Tennessee basketball home and home with Illinois long overdue
They are both east of the Mississippi River and separated by just one state. Both teams wear orange, and both are the flagship schools of their respective states. Somehow, though, Tennessee basketball and the Illinois Fighting Illini have hardly ever faced off. That now changes.
Rick Barnes and Brad Underwood have scheduled a home and home with their respective teams. UT will host Illinois in December of 2023, and the Vols will visit them in Champaign, Ill., the next year, in December of 2024.

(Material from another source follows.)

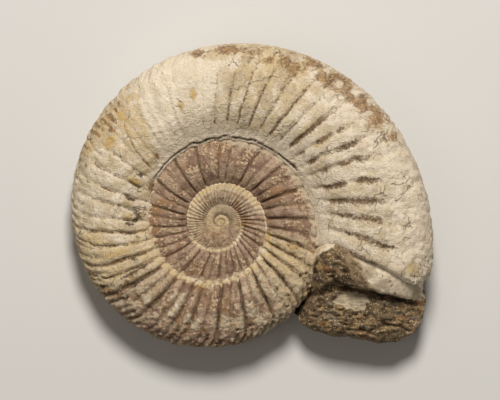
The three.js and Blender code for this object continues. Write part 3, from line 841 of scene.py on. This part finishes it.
def rock_top(points):
    """Height of the rock's upper side, and what covers it."""
    x, y = points[:, 0], points[:, 1]
    lip_y = curve(x, LIP_LINE)
    foot_y = curve(x, FOOT_LINE)
    share = (lip_y - y) / (lip_y - foot_y)
    lip_height = height_at(LIP_ANGLE, np.hypot(x, lip_y))
    slope = lip_height - 0.5 - 6.5 * np.clip(share, 0, 1) ** 1.35 - 8 * np.maximum(0, -share) ** 0.8
    past = foot_y - y + 0.7 * noise(points, 4, 201) + 0.35 * noise(points, 1.4, 202)
    step = smooth(past, 0, curve(x, [(36, 5), (44, 3.5), (50, 1.3)]))
    shoulder = np.maximum(0, np.hypot((x - 57) / 26, (y + 34) / 15) - 0.62)
    ledge = curve(x, LEDGE_HEIGHT) - 9 * shoulder ** 1.6 + 1.5 * noise(points, 11, 204)
    height = slope * (1 - step) + ledge * step

    inward = x - curve(y, LEFT_LINE) + 1.1 * noise(points, 3.4, 203)
    height -= 6 * np.clip(1 - inward / 5, 0, 1) ** 2 + 12 * fade(inward, -3, 0)
    roll = x - curve(y, ROLL_LINE) + 0.8 * noise(points, 4, 205)
    smooth_slope = (1 - step) * smooth(roll, 0, 4.6)
    rolled = (1 - step) * fade(np.abs(roll), 1, 4.2)
    face = inside_shape(wobbled(points, 1.3, 2.4, 206), PALE_FACE, 0.8)
    corner = inside_shape(points + 0.6 * noise(points, 2.4, 247)[:, None], PALE_CORNER, 0.6)
    coarse = 1 - np.maximum.reduce([0.92 * smooth_slope, 0.75 * rolled, 0.88 * face, 0.7 * corner])
    height += 0.7 * rolled
    height = height * (1 - face) + face * (4.1 + 0.03 * (x - 52) + 0.06 * (y + 32))

    grain = points * ROCK_GRAIN
    crag = 1.1 * fractal(grain, 7, 211, 3) + 0.5 * (0.35 - np.abs(fractal(grain, 5, 215, 2)))
    crag += 1.5 * fractal(grain, 2.6, 219, 3) + 0.3 * (0.5 - cells(grain, 1.1, 245)[0])
    height += coarse * crag + 0.1 * noise(points, 1.2, 221) + 0.12 * noise(points, 4, 222)
    # Painted shade: the clefts and the crags' low places are darkened.
    dark = np.zeros(len(points))
    bent = wobbled(points, 0.9, 3, 224)
    for line, width, depth in CLEFTS:
        cleft = near_line(bent, line, width) * (1 - face)
        height -= depth * cleft * (0.3 + 0.7 * smooth(share, -0.05, 0.03))
        dark = np.maximum(dark, cleft * min(1, 0.75 * depth))
    spot = 1.9 - np.hypot((x - YELLOW_SPOT[0]) / 0.8, y - YELLOW_SPOT[1])
    cover = {
        "pale": face,
        "slope": np.maximum(smooth_slope * (0.62 + 0.38 * smooth(x, 56, 67)), 0.75 * corner),
        "roll": rolled * (1 - corner),
        "crevice_shade": np.maximum(dark, 0.85 * smooth(-crag, 0.45, 1.5) * coarse),
        "gold": smooth(noise(grain, 3, 231) + 0.5 * noise(grain, 1, 232), 0.25, 0.6) * coarse,
        "stain": smooth(fractal(grain, 6, 235), 0.25, 0.6) * coarse,
        "yellow": smooth(spot + noise(points, 1.2, 238), 0, 0.9),
        "ashen": smooth(fractal(grain, 8, 241), 0.1, 0.5) * coarse,
    }
    return height, np.stack([cover[name] for name in ROCK_COVERS], 1)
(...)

Up to this point, Tennessee basketball and Illinois have played only three times, the most recent way back in January of 1988 at Illinois, with the Fighting Illini, ranked No. 20 at the time, winning 103-79. The schools officially announced this agreement Tuesday afternoon.
Despite Illinois winning the last matchup, UT leads the all-time series 2-1. The Vols beat No. 10 ranked Illinois 54-51 at home back in December of 1985. They beat them 66-42 at home back during the Ray Mears days in December of 1967.
This is the type of matchup the sport needs though. Illinois has been rolling as a program ever since Underwod took over in 2017. He has led them to two straight NCAA Tournaments, and it would have been three if COVID didn’t result in the cancelation of the 2020 Big Dance.
Last year, he won the Big Ten regular season championship. The year before, he won the Big Ten Tournament Championship. Both years, he led Illinois to the NCAA Tournament Round of 32, and he’s got another top 25 caliber team this year.
Simply put, Underwood has the program rolling, just as Barnes has Tennessee basketball rolling. They also have Big 12 ties, as Underwood played for the Kansas State Wildcats and coached the Oklahoma State Cowboys for one year. He was a KSU assistant from 2006 to 2012 while Barnes was head coach of the Texas Longhorns.
There is another intriguing coaching tie between these schools. Bill Self took over Illinois in 2000 after leading the Tulsa Golden Hurricane to the Elite Eight. Buzz Peterson replaced Self at Tulsa and won the NIT, which is what raised his profile to get the job at UT.
Self’s replacement at Illinois after he took over the Kansas Jayhawks, Bruce Weber, was later hired by John Currie at KSU in 2012 after Currie and Frank Martin parted ways. Ironically, Underwood was an assistant to Martin and followed him to the South Carolina Gamecocks. Of course, Currie had an infamous stint as UT athletic director in 2017.
The biggest tie, though, is what happened with Bruce Pearl. In 1988-1989, Pearl, then an assistant with the Iowa Hawkeyes, was at the center of a recruiting scandal involving Illinois and Dean Thomas. Pearl basically obtained evidence of shady recruiting by Illinois to land Thomas and turned it over to the NCAA.
That resulted in a two-year postseason ban for Illinois. It also seems to have led to Pearl being blackballed from high-profile jobs, as he spent nine years with the Southern Indiana Screaming Eagles and then four with the Wisconsin Milwaukee Panthers before UT came calling in 2005.
As we all know, Pearl was ironically fired by Tennessee basketball for a recruiting violation. All of this makes for what should be an interesting matchup between these two schools. The Vols and Illinois should have been playing each other years ago, and it’s high-time this happened.